Please pray for Provincial Standing Committee, as we prepare to meet in September. May we also discern God’s hand at work through the structures of our Province, and to respond to his leading. May we have courage to tackle the difficult issues, and above all, to be faithful and obedient to the calling he has put before us. We have distilled what we believe is this calling into the Vision that ‘Anglicans ACT’ – that we should be a community ‘Anchored in the love of Christ, Committed to God’s Mission, and Transformed by the Holy Spirit.’ The Vision will be at the heart of PSC, a touchstone to help guide and shape our responses to all that we face. May I remind you of the Bible Study and Sermon resources produced to help us engage more deeply with the Vision and Mission Statement, available at www.anglicansablaze.org, and from Revd Canon Cynthia Botha of the publishing committee.

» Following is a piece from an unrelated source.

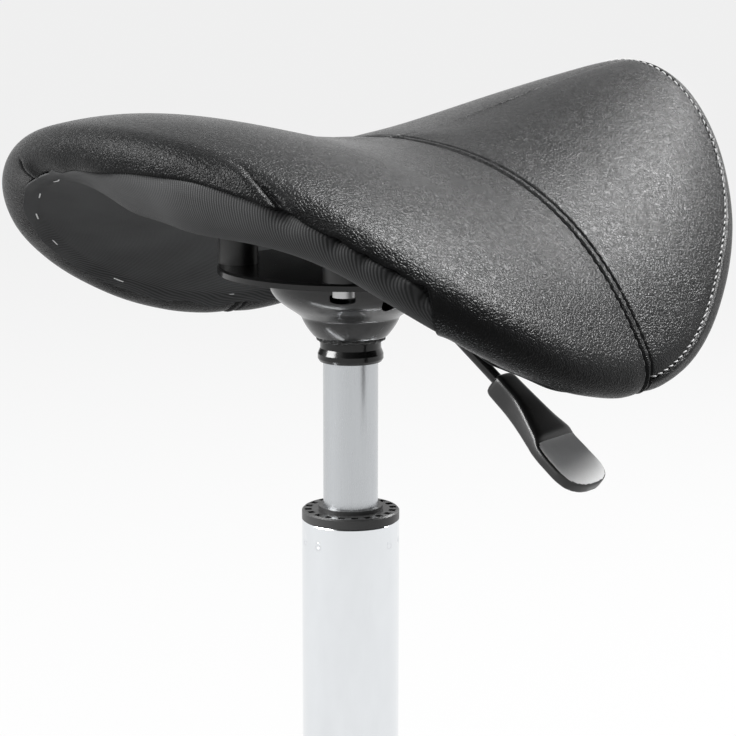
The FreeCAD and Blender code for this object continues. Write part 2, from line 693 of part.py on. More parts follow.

PSC’s agenda includes a special service of celebration of the 20th anniversary of the Ordination of Women. We give thanks to God for how this has enriched our church – and for the growing recognition of women’s ministry in every area of our life. We shall also have a presentation on ‘Fresh Expressions of Mission-shaped Church’ from Bishop Graham Cray of the Church of England; on the Spirituality of the Environment from Bishop Geoff Davies; on South Africa’s National Development Plan, from Minister Trevor Manuel; and a breadth of other topics including education and finance.
Finally, the Diocese of the Free State have elected the Revd Dintoe Stephen Letloenyane, of St Margaret’s parish, Bloemfontein, to be their next Bishop, in succession to Bishop Paddy Glover. Please pray for Revd Stephen, his wife Zanele, and their children Dintle, Dimpho and Amanda at this time as they prepare for this new chapter in their lives.